In 2020, S-OIL reinforced the segregation of duties, and shared audit results from the past 10 years to prevent the similar cases from being repeated. S-OIL actively notifies its ethics management policy and the hotlines for whistle-blowing to employees, customers, and suppliers, to encourage reporting unethical behaviors and strengthen protection for whistle-blowers. In addition, reported cases are investigated thoroughly and remedial actions are taken for cases confirmed as facts to prevent recurrence. Also, S-OIL continuously refined the internal audit regulations and procedures to strengthen internal control, and conducted both regular and ad-hoc audits as per the risk-based audit plan that help raise the compliance level and self-audit mindset of employees.

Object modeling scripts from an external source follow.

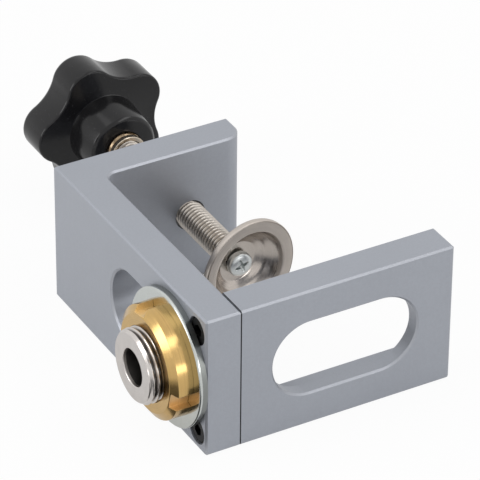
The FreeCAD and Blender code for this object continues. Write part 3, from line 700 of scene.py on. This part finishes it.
def starKnob(look, back):
    # loops from the insert's seat over the hub to the edge of the star's flat back
    hub, tip, root, edge = look["hubLong"], look["hubTip"], look["hubRoot"], look["hubEdge"]
    bevel, seat, seatEdge = look["hubBevel"], look["seat"], look["seatEdge"]
    curve = edge * look["edgeCurve"]
    turned = math.radians(look["turned"])
    hubLoops = [(look["seatDeep"], seat), (seatEdge, seat), (0.0, seat + seatEdge),
                (0.0, tip - bevel - edge), (curve, tip - bevel + curve),
                (bevel - curve, tip - curve), (bevel + edge, tip)]
    hubLoops += [(hub - before, root + wider) for before, wider in look["foot"]]
    starLoops = quarterRound(hub, True, look["frontRound"], look["frontSteps"])
    starLoops += quarterRound(back, False, look["backRound"], look["backSteps"])
    shapes = [(along, lambda angle, r=radius: r) for along, radius in hubLoops]
    shapes += [(along, lambda angle, d=inset: starRadius(look, angle + turned, d))
               for along, inset in starLoops]
    bm = bmesh.new()
    loops = []
    for along, radiusAt in shapes:
        made = bmesh.ops.create_circle(bm, cap_ends=False, radius=mm, segments=look["steps"])
        for v in made["verts"]:
            angle = math.atan2(v.co.y, v.co.x)
            radius = radiusAt(angle) * mm
            v.co = (radius * math.cos(angle), radius * math.sin(angle), along * mm)
        loops.append(list(dict.fromkeys(e for v in made["verts"] for e in v.link_edges)))
    for first, second in zip(loops, loops[1:]):
        bmesh.ops.bridge_loops(bm, edges=first + second)
    bmesh.ops.edgeloop_fill(bm, edges=loops[0])
    bmesh.ops.edgeloop_fill(bm, edges=loops[-1])
    bmesh.ops.remove_doubles(bm, verts=bm.verts[:], dist=1e-7)
    bmesh.ops.recalc_face_normals(bm, faces=bm.faces[:])
    return bm


bm = starKnob(knobLook, (knobHigh.y - knobLow.y) / mm)
knobAxis = (rodAxis.x, knobLow.y, rodAxis.z)
finished(bm, "starKnob", "clamp", ("star_knob",),
         [blackPlastic("glossyMoulded", knobLook, knobAxis)], towards("+y", knobAxis))

# metal insert in the hub's end: a collar in front of a finely grooved neck
insertLow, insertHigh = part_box("knob_insert")
insertLook = {
    "colour": (0.60, 0.52, 0.42), "vary": 0.08, "rough": 0.22, "roughVary": 0.14,
    "rings": 1800, "grain": 4200, "cloud": 500, "ringHeight": 0.003, "grainHeight": 0.002,
    "radius": 5.1, "collar": 1.5, "neck": 4.5, "groove": 0.25, "pitch": 0.34, "steep": 0.02,
    "bore": 3.95, "out": 2.5, "edge": 0.15, "steps": 96,
}


def insertProfile(look, length):
    radius, neck, edge = look["radius"], look["neck"], look["edge"]
    profile = [(0, look["bore"] + edge), (0, radius - edge), (edge, radius),
               (look["collar"] - edge, radius), (look["collar"], radius - edge)]
    at = look["collar"]
    while at + look["pitch"] < look["out"]:
        profile += [(at + look["steep"], neck - look["groove"]), (at + look["pitch"] / 2, neck)]
        at += look["pitch"]
    profile += [(look["out"], neck - look["groove"]), (look["out"], radius), (length, radius),
                (length, look["bore"]), (edge, look["bore"])]
    return profile


bm = spun(insertProfile(insertLook, (insertHigh.y - insertLow.y) / mm), insertLook["steps"])
finished(bm, "knobInsert", "clamp", ("knob_insert",),
         [turnedMetal("champagneInsert", insertLook, (rodAxis.x, insertLow.y, rodAxis.z), "y")],
         towards("+y", (rodAxis.x, insertLow.y, rodAxis.z)))

# pale floor that stays white to the camera and in reflections, and keeps a faint shadow
floorLook = {
    "size": 6.0, "albedo": 0.82, "vary": 0.01, "mottle": 60, "whiten": 0.94,
    "mirrored": 0.45, "footWide": 5.0, "footSoft": 3.0, "armThick": 9.7,
}


def whiteRays(finish, mirrored=1.0):
    # 1 towards the camera, and the mirrored share in reflections and through glass
    paths = finish.tree.nodes.new("ShaderNodeLightPath")
    seen = [Value(finish.tree, paths.outputs[name])
            for name in ("Is Camera Ray", "Is Glossy Ray", "Is Transmission Ray")]
    return seen[0].atLeast(seen[1].atLeast(seen[2]) * mirrored)


bm = bmesh.new()
bmesh.ops.create_grid(bm, x_segments=2, y_segments=2, size=floorLook["size"] / 2)
floorMesh = bpy.data.meshes.new("floor")
bm.to_mesh(floorMesh)
bm.free()
floor = bpy.data.objects.new("floor", floorMesh)
floor.location = (0, 0, cadBox[0].z)
bpy.context.scene.collection.objects.link(floor)
finish = Finish("paleFloor")
x, y, z = finish.place((0.0, 0.0, 0.0))
mottle = finish.noise(x * floorLook["mottle"], y * floorLook["mottle"], 0.0, 3.0)
paper = finish.blend(mottle, shade((1, 1, 1), floorLook["albedo"] - floorLook["vary"]),
                     shade((1, 1, 1), floorLook["albedo"] + floorLook["vary"]))
plain = finish.add("ShaderNodeBsdfDiffuse", None, {"Color": paper})
glow = finish.add("ShaderNodeEmission", None, {"Color": (1, 1, 1, 1), "Strength": 1.0})
# the foot of the arm's inner face stays in its own shade
bodyLow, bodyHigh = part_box("body")
armFace = bodyHigh.y - floorLook["armThick"] * mm
wide, soft = floorLook["footWide"] * mm, floorLook["footSoft"] * mm
foot = finish.step(y, armFace - wide, armFace - wide + soft)
foot = foot - finish.step(y, armFace, armFace + soft)
foot = foot * finish.step(x, bodyLow.x + soft, bodyLow.x + 2 * soft)
foot = foot * (1 - finish.step(x, bodyHigh.x - wide, bodyHigh.x))
white = whiteRays(finish, floorLook["mirrored"]) * floorLook["whiten"] * (1 - foot)
mixed = finish.add("ShaderNodeMixShader", None, {0: white, 1: plain, 2: glow})
finish.add("ShaderNodeOutputMaterial", None, {"Surface": mixed})
floorMesh.materials.append(finish.material)
print("floor ready")

# soft studio light: an even world, four soft boxes, and dark cards only reflections show: a
# painted shadow on the floor and a painted dark reflection
worldLook = {"diffuse": 0.70}
lampLook = [
    ("frontBox", (0.60, -1.28, 0.22), (1.10, 0.33), 2.8),
    ("skyBox", (0.60, -0.43, 1.08), (1.10, 0.30), 2.2),
    ("topBox", (-0.35, 0.25, 1.30), (0.80, 0.80), 1.5),
    ("sideBox", (-1.25, 0.20, 0.50), (0.70, 0.70), 5.8),
]
darkLook = {
    "colour": (0.09, 0.09, 0.09), "vary": 0.2, "rough": 0.9, "cardGrain": 300, "raised": 0.0002,
}
# painted shadow and reflection: the card on the floor stands in for the shadow beside the nut, and
# the card at the left puts a dark patch in the metal's reflections
cardLook = [
    ("paintedFloorShadow", (-0.061, -0.073, cadBox[0].z + darkLook["raised"]), (0.056, 0.034), (0, 0, 1)),
    ("darkStrip", (-1.12, -0.38, 0.38), (0.26, 0.26), (1.12, 0.38, -0.38)),
]
world = bpy.data.worlds.new("paleRoom")
bpy.context.scene.world = world
world.use_nodes = True
finish = Finish("", world.node_tree)
level = worldLook["diffuse"] + (1 - worldLook["diffuse"]) * whiteRays(finish)
room = finish.add("ShaderNodeBackground", None, {"Color": (1, 1, 1, 1), "Strength": level})
finish.add("ShaderNodeOutputWorld", None, {"Surface": room})
for name, place, size, power in lampLook:
    lamp = bpy.data.lights.new(name, "AREA")
    lamp.shape = "RECTANGLE"
    lamp.size, lamp.size_y = size
    lamp.energy = power
    holder = bpy.data.objects.new(name, lamp)
    holder.location = place
    holder.rotation_euler = (-Vector(place)).to_track_quat("-Z", "Y").to_euler()
    bpy.context.scene.collection.objects.link(holder)
finish = Finish("paintedDarkReflection")
cardGrain = finish.grain(finish.place((0.0, 0.0, 0.0)), darkLook["cardGrain"])
paintedDarkReflection = finish.surface({
    "Base Color": finish.blend(cardGrain, shade(darkLook["colour"], 1 - darkLook["vary"]),
                               shade(darkLook["colour"], 1 + darkLook["vary"])),
    "Roughness": darkLook["rough"],
})
for name, place, size, facing in cardLook:
    bm = bmesh.new()
    bmesh.ops.create_grid(bm, x_segments=2, y_segments=2, size=0.5)
    bmesh.ops.scale(bm, vec=(size[0], size[1], 1), verts=bm.verts[:])
    card = bpy.data.objects.new(name, bpy.data.meshes.new(name))
    bm.to_mesh(card.data)
    bm.free()
    card.location = place
    card.rotation_euler = Vector(facing).to_track_quat("Z", "Y").to_euler()
    card.visible_camera = card.visible_diffuse = False
    card.visible_transmission = card.visible_shadow = False
    bpy.context.scene.collection.objects.link(card)
    card.data.materials.append(paintedDarkReflection)
print("lights ready")

# camera at the photograph's view
cameraLook = {
    "place": (-0.392329, -0.721042, 0.553114),
    "forward": (0.41295, 0.72855, -0.54653),
    "right": (0.87235, -0.48883, 0.00751),
    "lens": 282.6,
    "sensor": 36.0,
}
cameraData = bpy.data.cameras.new("camera")
cameraData.lens = cameraLook["lens"]
cameraData.sensor_width = cameraLook["sensor"]
camera = bpy.data.objects.new("camera", cameraData)
forward = Vector(cameraLook["forward"]).normalized()
right = Vector(cameraLook["right"]).normalized()
upward = right.cross(forward).normalized()
turn = Matrix((right, upward, -forward)).transposed()
camera.matrix_world = Matrix.Translation(cameraLook["place"]) @ turn.to_4x4()
bpy.context.scene.collection.objects.link(camera)
bpy.context.scene.camera = camera
bpy.context.scene.view_settings.view_transform = "Standard"
print("camera ready")
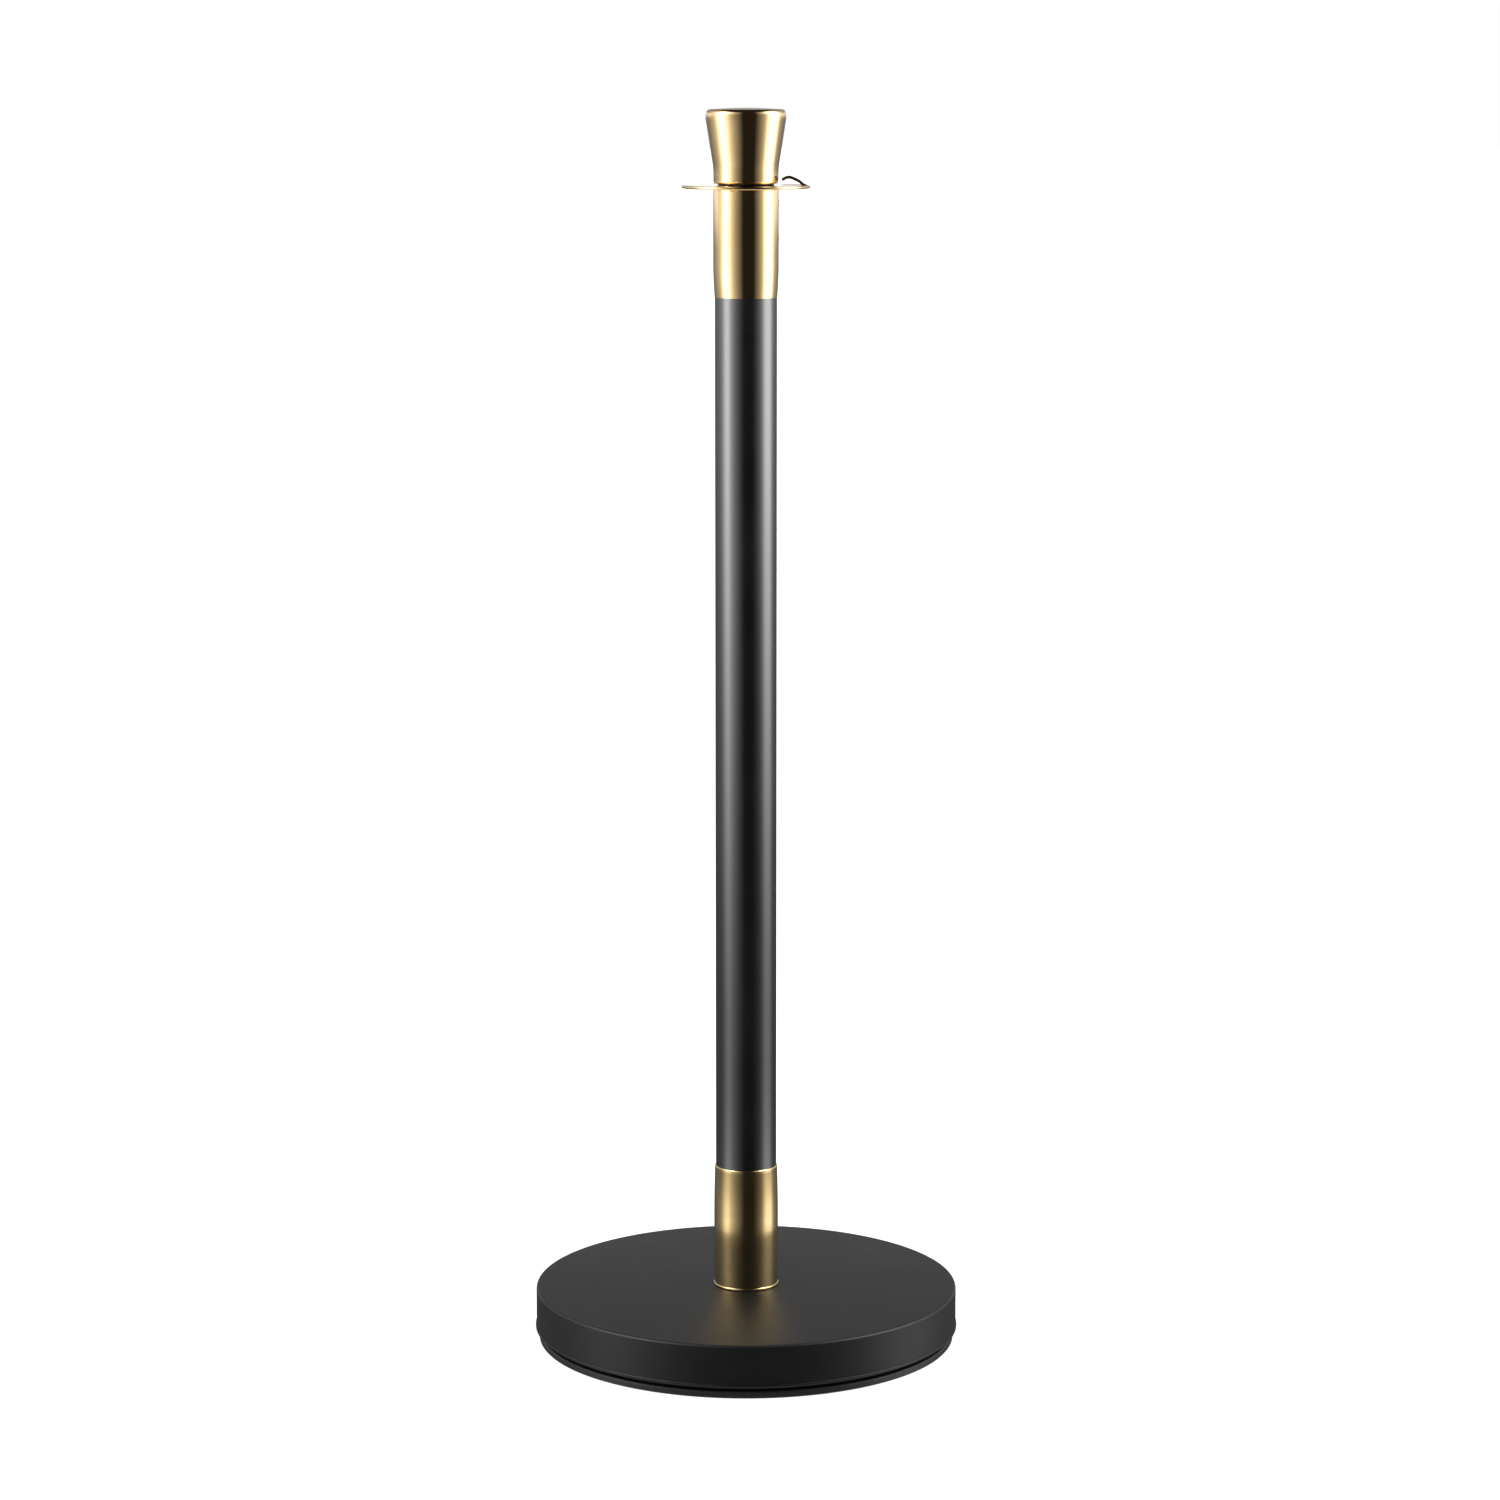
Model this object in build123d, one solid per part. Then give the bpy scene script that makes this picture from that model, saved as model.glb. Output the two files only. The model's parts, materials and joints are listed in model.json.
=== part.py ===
from build123d import *
from math import cos, sin, radians
import os

# Rope barrier post with a crown top. Millimetres, +Z up.
# Origin: centre of the foot ring's underside, on the axis of the post.
# The rope catch on the ring plate points along +X.

# ---- driving dimensions ----
overall_height = 1030.0
base_radius = 177.5
base_height = 45.0
tube_radius = 25.4
tube_wall = 1.5
sleeve_radius = 26.75
plate_radius = 52.5
crown_top_radius = 32.7

# ---- clearances ----
fit_gap = 0.05          # radial gap of a thread or a slip fit
loose_gap = 0.1         # radial gap of a washer on its bolt
turn_gap = 0.1          # axial play of the pieces that turn

# ---- foot ring and base weight ----
foot_radius = 175.0
foot_height = 6.0
foot_inner_radius = 150.0
foot_floor = 2.5        # thickness of rubber under the weight
foot_edge_radius = 2.0
foot_edge_chamfer = 0.8
weight_radius = 170.0
weight_edge_radius = 1.5
weight_web = 8.0
weight_rim = 6.0
hub_radius = 38.0
rib_count = 6
rib_width = 6.0
rib_top = 36.0
rib_overlap = 1.0       # how far a rib runs into the hub and into the rim
counterbore_radius = 17.0
counterbore_top = 19.0
cap_height = 9.0
cap_wall = 1.5
cap_floor = 0.9

# ---- base cover ----
cover_sheet = 1.2
cover_bottom = 10.0
cover_edge_radius = 2.3
hem_height = 2.4
hem_proud = 0.8
hem_edge_radius = 0.75
cover_underside = base_height - cover_sheet

# ---- base bolt ----
bolt_radius = 8.0
bolt_hole_radius = 8.5
bolt_head_height = 10.0
bolt_head_flats = 24.0
bolt_top = 66.0
washer_radius = 15.0
washer_thickness = 3.0
lock_washer_radius = 12.5
lock_washer_thickness = 2.5
lock_washer_split = 1.5

# ---- post ----
seat_thickness = 1.0
tube_bottom = base_height + seat_thickness
tube_top = 961.0
tube_bore = tube_radius - tube_wall
plug_radius = tube_bore - fit_gap
foot_plug_top = 72.0
foot_screw_height = 60.0
foot_screw_count = 3
foot_screw_first_angle = 30.0
foot_screw_radius = 2.5
foot_screw_length = 10.0
foot_screw_head_radius = 4.6
foot_screw_head_depth = 2.1
foot_screw_sunk = 0.5   # depth of the screw's face under the tube's surface

# ---- lower collar ----
collar_top = 149.0
collar_radius = 26.95
collar_shoulder_radius = 26.2
collar_taper_height = 41.0
collar_rim_height = 1.6
collar_top_wall = 0.15
bead_radius = 27.5
bead_proud = 0.7
bead_height = 2.4
bead_step = 0.6         # height of the slope between the bead and the plain side
slip_bore = tube_radius + fit_gap

# ---- upper sleeve and head plug ----
sleeve_bottom = 877.0
sleeve_top = 965.0
sleeve_curl_height = 26.0
sleeve_curl_radius = 25.6
sleeve_curl_middle = 26.4
sleeve_top_chamfer = 0.4
head_plug_bottom = 915.0
head_recess_radius = 18.0
head_recess_top = 945.0
set_screw_radius = 2.5
set_screw_heights = (925.0, 953.0)
set_screw_proud = 0.6
set_screw_end = 19.0        # how near the axis the screws reach
set_screw_hole_end = 15.0
set_screw_chamfer = 0.4
set_screw_socket = 2.5      # the hexagon's width and its depth

# ---- ring plate and its bush ----
plate_thickness = 2.5
plate_bottom = sleeve_top + turn_gap
plate_top = plate_bottom + plate_thickness
plate_edge_radius = 1.0
spigot_radius = 11.0
spigot_top = plate_top + 0.2
bush_radius = 14.0
rope_hole_radius = 6.0
rope_hole_circle = 42.0
rope_hole_angles = (120, 240)
catch_width = 15.0
catch_thickness = 2.3
window_inner = 29.5
window_outer = 46.5
window_side_gap = 1.0
window_corner_radius = 3.0

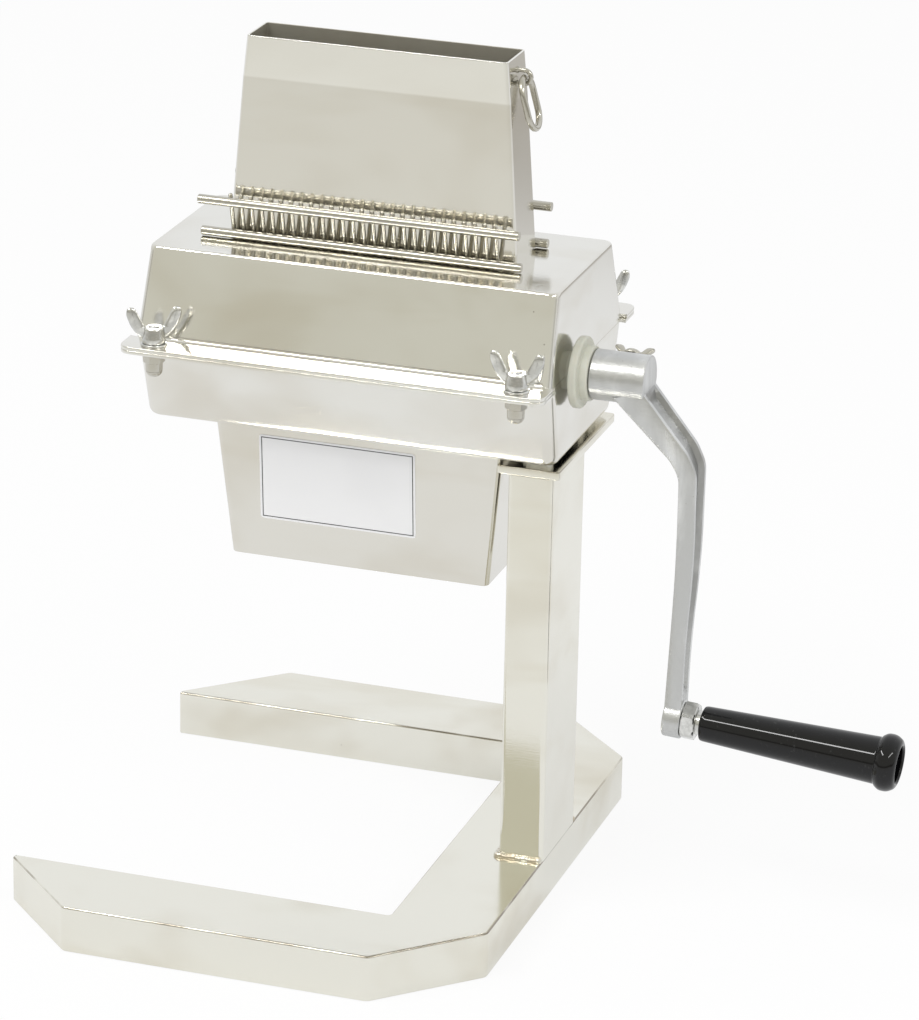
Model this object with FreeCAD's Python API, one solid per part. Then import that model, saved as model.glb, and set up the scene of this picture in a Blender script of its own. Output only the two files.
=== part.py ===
"""Hand-cranked meat tenderizer on a stand.

Frame: X to the right, along the rollers towards the crank; Y to the back; Z up. The origin is on the floor,
straight below the axis of the post. Millimetres.
"""
import FreeCAD, Part
import math
import os
from FreeCAD import Placement, Rotation, Vector

os.makedirs("parts", exist_ok=True)

# Clearances between pieces
RUN = 0.05                      # radial play of a shaft in its bore
PLAY = 0.3                      # gap between pieces that move past each other
SEAT = 0.02                     # gap between two faces that turn on each other

# Foot: a closed box folded from sheet, C-shaped in plan and open to the left
FOOT_LENGTH = 265.0             # along X
FOOT_DEPTH = 341.0              # along Y
FOOT_HEIGHT = 25.5
FOOT_LEG_WIDTH = 51.5           # front and back leg, along Y
FOOT_BAR_WIDTH = 54.0           # cross bar under the post, along X
FOOT_CHAMFER = 48.5             # outer corners
FOOT_SHEET = 2.0
FOOT_EDGE = 0.9                 # bevel of the upper edges

# Post: rectangular tube, flush with the foot's right side
POST_WIDTH = 24.5               # along X
POST_DEPTH = 58.0               # along Y
POST_WALL = 2.0
POST_CORNER = 2.5
POST_HEIGHT = 216.5
WELD_LEG = 4.0                  # fillet weld at the post's foot

# Saddle plate on the post, with the spacers that keep the housing clear of it
SADDLE_LEFT = 18.5              # reach left of the post's axis
SADDLE_RIGHT = 15.6             # reach right of the post's axis
SADDLE_DEPTH = 100.0            # its front edge is flush with the post's front
SADDLE_THICK = 4.5
SPACER_HEIGHT = 2.8
SPACER_D = 16.0
SADDLE_SCREW_D = 8.0
SADDLE_SCREW_PITCH = 18.0       # between the two screws, along Y
SADDLE_SCREW_END = 13.0         # rear screw to the plate's rear edge
SCREW_HEAD_FLATS = 13.0
SCREW_HEAD_HEIGHT = 5.3
HEX_NUT_HEIGHT = 6.5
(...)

S-OIL commissioned an independent audit quality assessment of its internal audit function to identify improvement areas and attain higher audit quality in 2018. The assessment was done by an independent third-party agency Artner Consulting based on the International Standards of Institute of Internal Auditors, and S-OIL's internal audit function received the highest rating of “Very Satisfied”. S-OIL actively helps auditors to improve individual competency by attending various training courses and to obtain professional certificates in internal audit. S-OIL implements the constant monitoring for detection of abnormal patterns and improvement areas through in-depth data analysis utilizing Audit Command Language, a professional audit software.
As stated above, S-OIL strives to enhance corporate value through the objective and independent operation of the BAC and the internal audit organization, an effective audit system comparable with that of leading global companies, and the execution of process improvement oriented audits.